New research shows that the brain processes what we hear at the end of life.

Posted Aug 26, 2020

A significant percentage of professional music therapists in the United States provide end-of-life care, often through working for a hospice agency. This is an area of practice where music therapists can positively impact the quality of life for patients and their families by addressing various physiological, social, emotional, and spiritual needs (Fiore & Masko, 2018).

Though I have little personal clinical experience in hospice and end-of-life care, I have many friends and colleagues who do. These hospice music therapists love their work, and for good reason. They talk about the unique privilege it is to be with their patients and their families during this transitional period in life, how it offers perspective and reminds them of what it means to connect, live, and feel.

Sometimes, too, these hospice music therapists are called in to provide music during the last minutes and hours of someone’s life.
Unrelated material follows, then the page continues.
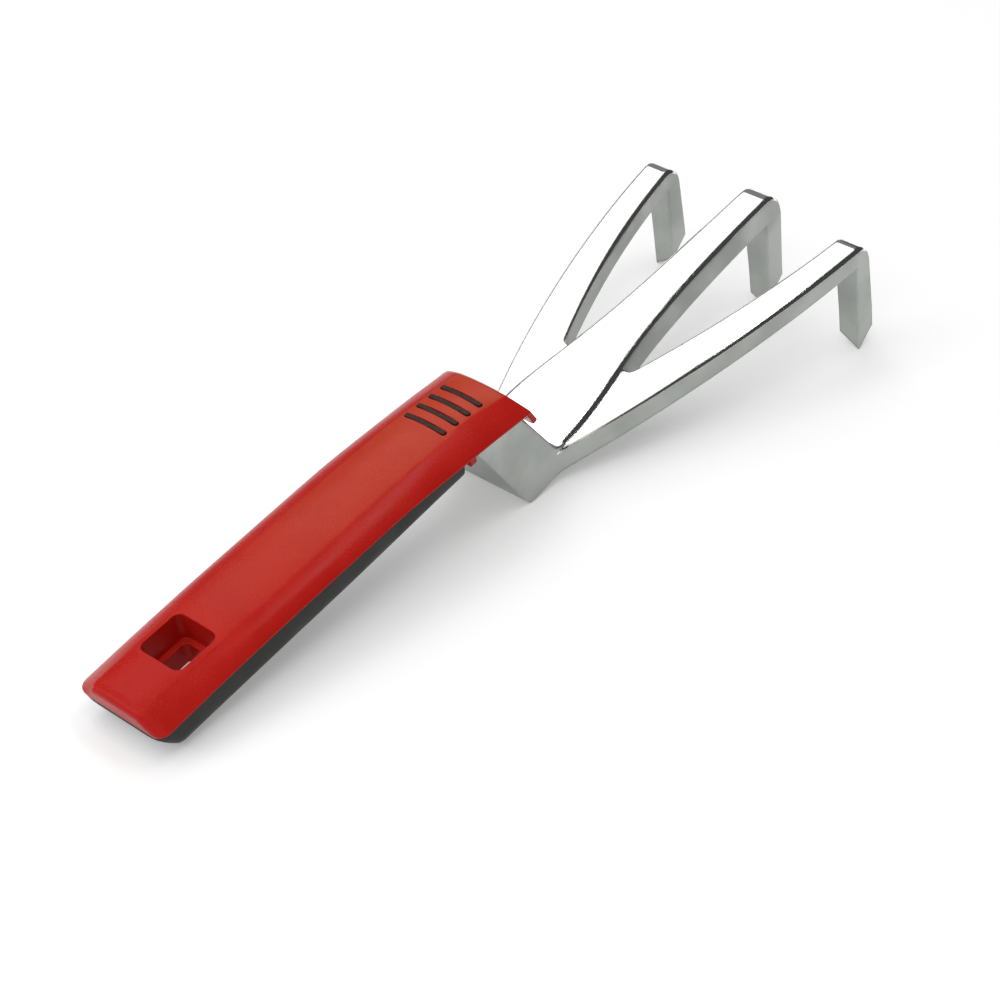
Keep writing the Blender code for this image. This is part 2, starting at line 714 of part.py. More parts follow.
def tine_rings(stations, low_y, high_y, top, bottom, chamfer, thinning, drop_low, drop_high, drop_end):
    # Straight run, then a bend about the inner corner, then the drop to the point.
    rings = []
    for x in stations:
        section = bar_section(low_y(x), high_y(x), top(x) - bottom(x), chamfer(x))
        rings.append([(x, y, bottom(x) + n) for y, n in section])
    bend_x = stations[-1]
    centre_z = bottom(bend_x) - BEND_INNER_RADIUS
    thickness = top(bend_x) - bottom(bend_x)
    for step in range(1, BEND_STEPS + 1):
        turn = step / BEND_STEPS
        angle = turn * math.pi / 2.0
        share = turn * BEND_NARROWING
        # The outside of the bend is cut lower than a round bend would be.
        depth = thickness - thinning * smooth(turn)
        section = bar_section(mix(low_y(bend_x), drop_low, share), mix(high_y(bend_x), drop_high, share),
                              depth, mix(TINE_CHAMFER, TINE_CHAMFER_DROP, turn))
        rings.append([(bend_x + (BEND_INNER_RADIUS + n) * math.sin(angle), y,
                       centre_z + (BEND_INNER_RADIUS + n) * math.cos(angle)) for y, n in section])
    for share, z in ((DROP_MIDDLE_SHARE, mix(centre_z, drop_end, 0.5)), (1.0, drop_end)):
        section = bar_section(mix(low_y(bend_x), drop_low, share), mix(high_y(bend_x), drop_high, share),
                              mix(thickness - thinning, DROP_THICKNESS, share), TINE_CHAMFER_DROP)
        rings.append([(bend_x + BEND_INNER_RADIUS + n, y, z) for y, n in section])
    return rings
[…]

Why? Well, it’s thought that hearing is one of the last senses to go.

But is that true? Researchers in Vancouver, Canada who examined just that published their findings this summer in Scientific Reports. They analyzed three different EEG-measured brain responses to auditory patterns in 17 conscious, healthy young participants, 8 hospice patients who were conscious, and 5 hospice patients who were actively dying and unresponsive. 

Participants in all three groups listened to a series of five-tone auditory patterns while an EEG tracked their neural responses. These responses were selected as they indicate a person is able to perceive auditory information (MMN), and focus their attention on the auditory signal either voluntarily (P3b) or automatically (P3a).  

The researchers analyzed neural activity as participants heard tone changes and pattern changes. Their results covered a range of findings outlining similarities and differences in neural responses to auditory patterns between the three groups of participants. But what did they find specific to understanding whether or not hearing is in fact one of the last senses we hold? Here is the evidence they presented for the five participants in the unresponsive, actively dying hospice group:

  • All showed evidence of neural MMN (auditory perception) and P3a (automatic attention) responses to tone changes.
  • Some showed evidence of P3a and P3b (voluntary attention) responses to pattern changes.
  • When averaging neural responses from all five participants in the group, the researchers reported weak, but observable, P3a responses to tone changes, but not pattern changes, and no P3b responses to tone or pattern changes.

So what does this all mean? In short, these results provide evidence that for at least some individuals their brains continue to process auditory information, even if they don’t respond in a noticeable way through a turn of the head, a change in eye gaze direction, or toe taps to the beat. Additionally, they reported that some of the neural response patterns in these participants were similar to those seen in the younger, healthy controls, indicating their brains were processing what they were hearing in (perhaps surprisingly) typical ways. 

Thus, there may indeed be something to the notion that gets passed down between professional hospice workers and shared with recipients of hospice care—in those final moments of life, go ahead and keep talking and singing to your loved one. Include them in the conversation (even if they don't respond), play music, and accept that music therapist’s offer to support you and your loved one during this time of transition. 

References

Blundon, E.  G., Gallagher, R. E., & Ward, L.M. (2020). Electrophysiological evidence of preserved hearing at the end of life. Scientific Reports, 10(10336). https://doi.org/10.1038/s41598-020-67234-9

Fiore, J., & Masko, M. (2018). Music therapy in hospice, palliative care, and bereavement. In A. Knight, B. LaGasse, & A. Clair (Eds.), Music therapy: An introduction to the profession (pp. 395-414). American Music Therapy Association, Inc.